Brief — Only the lines from the one containing "The Blender code" through the one containing "return -30.7 - 0.144 * (u - 120.0)" are to be copied, exactly and with both ends kept.
== Provided records ==
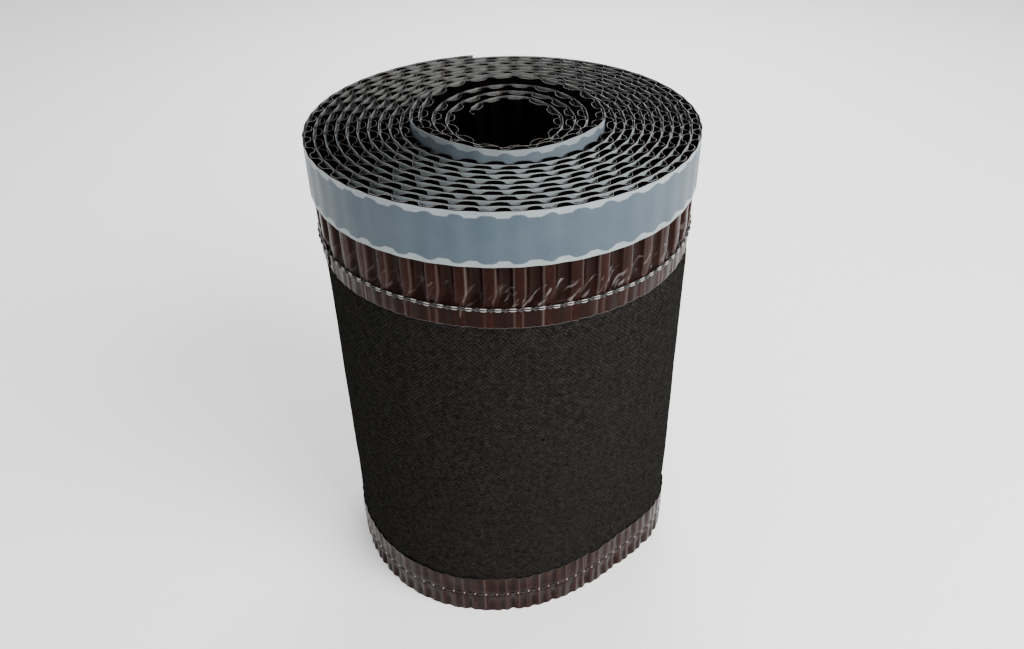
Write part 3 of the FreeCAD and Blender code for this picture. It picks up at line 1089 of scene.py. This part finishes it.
===
== Provided records ==
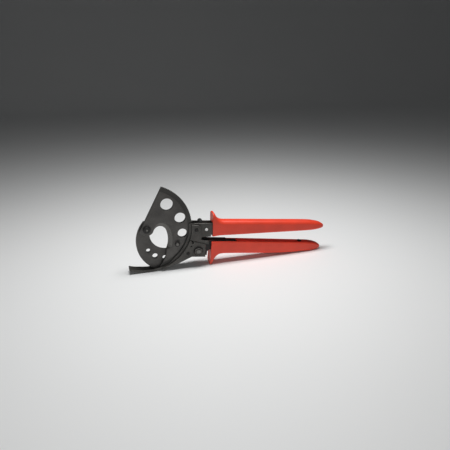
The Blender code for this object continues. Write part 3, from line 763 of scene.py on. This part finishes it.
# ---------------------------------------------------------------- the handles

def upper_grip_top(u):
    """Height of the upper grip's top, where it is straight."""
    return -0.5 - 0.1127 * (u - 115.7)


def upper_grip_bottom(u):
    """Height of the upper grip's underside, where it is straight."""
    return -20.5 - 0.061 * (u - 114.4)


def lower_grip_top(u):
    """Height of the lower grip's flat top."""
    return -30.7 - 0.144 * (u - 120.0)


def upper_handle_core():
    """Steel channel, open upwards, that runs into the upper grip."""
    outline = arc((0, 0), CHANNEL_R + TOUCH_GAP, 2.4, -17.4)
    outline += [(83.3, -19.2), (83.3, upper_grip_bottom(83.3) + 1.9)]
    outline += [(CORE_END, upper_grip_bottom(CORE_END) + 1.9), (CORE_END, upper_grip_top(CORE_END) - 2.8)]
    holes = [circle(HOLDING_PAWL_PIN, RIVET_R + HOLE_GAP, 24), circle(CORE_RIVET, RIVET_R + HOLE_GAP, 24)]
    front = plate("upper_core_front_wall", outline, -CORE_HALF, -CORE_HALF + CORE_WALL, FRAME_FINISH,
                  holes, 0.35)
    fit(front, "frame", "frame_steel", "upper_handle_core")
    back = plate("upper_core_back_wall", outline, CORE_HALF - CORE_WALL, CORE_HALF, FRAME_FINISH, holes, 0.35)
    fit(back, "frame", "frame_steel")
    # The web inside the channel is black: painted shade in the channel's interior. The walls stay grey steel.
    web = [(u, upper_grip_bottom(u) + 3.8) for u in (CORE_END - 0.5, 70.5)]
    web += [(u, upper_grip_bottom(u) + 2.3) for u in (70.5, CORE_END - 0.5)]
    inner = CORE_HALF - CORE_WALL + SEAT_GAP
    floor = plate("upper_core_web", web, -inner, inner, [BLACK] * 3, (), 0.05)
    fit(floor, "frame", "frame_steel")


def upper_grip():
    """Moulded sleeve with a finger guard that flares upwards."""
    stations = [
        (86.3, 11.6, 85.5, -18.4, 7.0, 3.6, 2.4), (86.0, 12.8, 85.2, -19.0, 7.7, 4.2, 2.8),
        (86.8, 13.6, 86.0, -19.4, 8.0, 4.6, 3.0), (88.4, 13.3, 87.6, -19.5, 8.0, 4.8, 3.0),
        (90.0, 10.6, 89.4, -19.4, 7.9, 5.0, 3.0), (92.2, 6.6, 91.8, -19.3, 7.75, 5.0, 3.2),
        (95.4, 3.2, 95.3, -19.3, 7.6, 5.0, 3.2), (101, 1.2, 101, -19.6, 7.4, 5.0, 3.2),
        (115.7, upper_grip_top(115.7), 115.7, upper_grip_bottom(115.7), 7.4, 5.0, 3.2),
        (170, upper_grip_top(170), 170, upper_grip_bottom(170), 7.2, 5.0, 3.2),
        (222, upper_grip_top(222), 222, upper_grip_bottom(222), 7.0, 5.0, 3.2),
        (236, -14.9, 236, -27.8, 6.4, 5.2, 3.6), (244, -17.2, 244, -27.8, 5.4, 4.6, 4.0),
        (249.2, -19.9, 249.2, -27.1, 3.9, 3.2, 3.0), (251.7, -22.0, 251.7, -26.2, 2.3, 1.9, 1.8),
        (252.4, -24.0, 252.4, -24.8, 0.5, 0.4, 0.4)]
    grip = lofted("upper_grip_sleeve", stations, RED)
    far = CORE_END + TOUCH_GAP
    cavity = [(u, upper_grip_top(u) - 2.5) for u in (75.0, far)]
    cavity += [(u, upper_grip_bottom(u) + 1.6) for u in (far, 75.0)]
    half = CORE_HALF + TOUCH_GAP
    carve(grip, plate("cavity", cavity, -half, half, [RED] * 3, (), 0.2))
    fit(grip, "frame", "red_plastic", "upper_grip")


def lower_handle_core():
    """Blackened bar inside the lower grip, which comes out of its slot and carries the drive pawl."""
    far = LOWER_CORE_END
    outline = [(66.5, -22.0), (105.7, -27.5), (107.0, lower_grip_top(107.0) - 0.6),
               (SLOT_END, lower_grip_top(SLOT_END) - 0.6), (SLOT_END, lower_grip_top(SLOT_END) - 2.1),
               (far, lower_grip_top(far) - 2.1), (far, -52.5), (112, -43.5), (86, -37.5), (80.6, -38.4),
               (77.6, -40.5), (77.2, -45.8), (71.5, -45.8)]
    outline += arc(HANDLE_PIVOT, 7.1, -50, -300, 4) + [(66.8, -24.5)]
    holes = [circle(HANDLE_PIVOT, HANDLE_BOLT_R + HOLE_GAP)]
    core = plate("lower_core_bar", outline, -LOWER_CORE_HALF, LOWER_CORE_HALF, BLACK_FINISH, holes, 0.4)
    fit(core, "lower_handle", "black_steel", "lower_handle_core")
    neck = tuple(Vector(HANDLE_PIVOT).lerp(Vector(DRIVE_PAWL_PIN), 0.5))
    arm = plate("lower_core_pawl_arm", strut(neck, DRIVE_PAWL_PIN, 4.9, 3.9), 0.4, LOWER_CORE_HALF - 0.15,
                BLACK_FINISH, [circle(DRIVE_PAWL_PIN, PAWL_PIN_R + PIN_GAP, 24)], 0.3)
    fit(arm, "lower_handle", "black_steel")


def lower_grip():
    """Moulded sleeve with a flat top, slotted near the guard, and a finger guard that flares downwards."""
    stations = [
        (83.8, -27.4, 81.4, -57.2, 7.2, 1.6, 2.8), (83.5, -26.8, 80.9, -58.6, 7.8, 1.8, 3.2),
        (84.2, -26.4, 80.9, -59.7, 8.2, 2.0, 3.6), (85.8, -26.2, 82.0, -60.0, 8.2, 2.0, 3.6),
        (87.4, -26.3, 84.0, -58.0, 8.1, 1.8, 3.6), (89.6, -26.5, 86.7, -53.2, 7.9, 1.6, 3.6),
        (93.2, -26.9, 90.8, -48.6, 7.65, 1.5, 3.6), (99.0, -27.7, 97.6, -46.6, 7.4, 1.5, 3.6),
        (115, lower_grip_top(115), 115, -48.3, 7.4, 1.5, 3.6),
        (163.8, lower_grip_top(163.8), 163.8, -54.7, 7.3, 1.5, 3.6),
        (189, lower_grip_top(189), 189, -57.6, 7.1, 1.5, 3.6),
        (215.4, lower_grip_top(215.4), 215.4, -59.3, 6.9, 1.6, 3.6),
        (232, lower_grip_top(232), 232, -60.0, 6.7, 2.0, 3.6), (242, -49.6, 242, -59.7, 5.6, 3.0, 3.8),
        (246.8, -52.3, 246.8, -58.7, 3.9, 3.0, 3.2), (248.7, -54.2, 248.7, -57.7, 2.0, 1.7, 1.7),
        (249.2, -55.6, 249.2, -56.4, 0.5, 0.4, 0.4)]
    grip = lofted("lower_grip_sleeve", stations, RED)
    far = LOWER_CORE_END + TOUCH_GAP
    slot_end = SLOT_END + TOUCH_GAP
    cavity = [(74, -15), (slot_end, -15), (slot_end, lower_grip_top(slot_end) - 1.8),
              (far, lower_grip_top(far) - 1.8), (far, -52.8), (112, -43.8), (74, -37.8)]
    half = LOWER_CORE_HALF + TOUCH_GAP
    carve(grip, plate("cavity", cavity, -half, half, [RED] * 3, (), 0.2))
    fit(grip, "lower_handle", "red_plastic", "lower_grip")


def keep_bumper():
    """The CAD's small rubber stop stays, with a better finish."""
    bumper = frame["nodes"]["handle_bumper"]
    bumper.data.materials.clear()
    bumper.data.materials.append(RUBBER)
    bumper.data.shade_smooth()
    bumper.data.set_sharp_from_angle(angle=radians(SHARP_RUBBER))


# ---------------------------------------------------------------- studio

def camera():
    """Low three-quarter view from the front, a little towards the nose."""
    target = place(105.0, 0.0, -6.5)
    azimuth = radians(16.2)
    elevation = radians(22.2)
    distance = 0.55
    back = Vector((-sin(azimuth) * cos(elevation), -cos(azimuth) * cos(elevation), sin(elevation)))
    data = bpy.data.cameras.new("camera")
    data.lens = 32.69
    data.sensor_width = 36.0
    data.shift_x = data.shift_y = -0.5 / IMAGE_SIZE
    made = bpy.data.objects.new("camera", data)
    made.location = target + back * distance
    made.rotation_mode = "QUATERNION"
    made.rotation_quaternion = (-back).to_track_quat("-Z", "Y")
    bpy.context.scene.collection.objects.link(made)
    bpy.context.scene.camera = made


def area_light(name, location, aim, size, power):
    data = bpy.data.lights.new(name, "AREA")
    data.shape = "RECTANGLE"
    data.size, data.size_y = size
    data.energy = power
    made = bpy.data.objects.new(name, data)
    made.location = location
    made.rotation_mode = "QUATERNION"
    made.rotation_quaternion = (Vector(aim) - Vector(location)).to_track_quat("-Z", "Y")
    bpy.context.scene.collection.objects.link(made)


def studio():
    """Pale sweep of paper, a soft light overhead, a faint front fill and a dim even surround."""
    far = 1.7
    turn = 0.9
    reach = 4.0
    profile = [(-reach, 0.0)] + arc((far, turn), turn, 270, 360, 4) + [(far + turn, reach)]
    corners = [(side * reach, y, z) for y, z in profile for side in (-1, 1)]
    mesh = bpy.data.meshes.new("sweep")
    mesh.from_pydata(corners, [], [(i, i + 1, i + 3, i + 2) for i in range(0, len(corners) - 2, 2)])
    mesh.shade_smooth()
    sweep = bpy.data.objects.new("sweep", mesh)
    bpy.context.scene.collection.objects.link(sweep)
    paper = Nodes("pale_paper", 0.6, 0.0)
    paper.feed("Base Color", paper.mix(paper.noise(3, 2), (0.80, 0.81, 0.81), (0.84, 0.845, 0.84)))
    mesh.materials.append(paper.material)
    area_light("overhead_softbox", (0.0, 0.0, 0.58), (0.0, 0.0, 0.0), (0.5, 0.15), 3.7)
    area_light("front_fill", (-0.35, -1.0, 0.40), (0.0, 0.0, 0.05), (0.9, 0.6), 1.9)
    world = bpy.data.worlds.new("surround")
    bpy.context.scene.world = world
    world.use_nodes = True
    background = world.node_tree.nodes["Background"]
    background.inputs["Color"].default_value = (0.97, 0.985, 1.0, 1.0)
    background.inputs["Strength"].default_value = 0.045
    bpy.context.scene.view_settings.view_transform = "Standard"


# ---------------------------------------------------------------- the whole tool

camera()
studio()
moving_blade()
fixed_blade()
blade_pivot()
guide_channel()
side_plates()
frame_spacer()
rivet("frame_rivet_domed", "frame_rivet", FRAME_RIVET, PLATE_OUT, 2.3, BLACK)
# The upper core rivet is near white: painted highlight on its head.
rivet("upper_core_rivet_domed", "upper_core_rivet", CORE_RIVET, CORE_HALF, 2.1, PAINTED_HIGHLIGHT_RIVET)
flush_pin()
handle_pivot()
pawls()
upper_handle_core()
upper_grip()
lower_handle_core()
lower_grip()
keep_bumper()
===
Result below —
The Blender code for this object continues. Write part 3, from line 763 of scene.py on. This part finishes it.
# ---------------------------------------------------------------- the handles

def upper_grip_top(u):
    """Height of the upper grip's top, where it is straight."""
    return -0.5 - 0.1127 * (u - 115.7)


def upper_grip_bottom(u):
    """Height of the upper grip's underside, where it is straight."""
    return -20.5 - 0.061 * (u - 114.4)


def lower_grip_top(u):
    """Height of the lower grip's flat top."""
    return -30.7 - 0.144 * (u - 120.0)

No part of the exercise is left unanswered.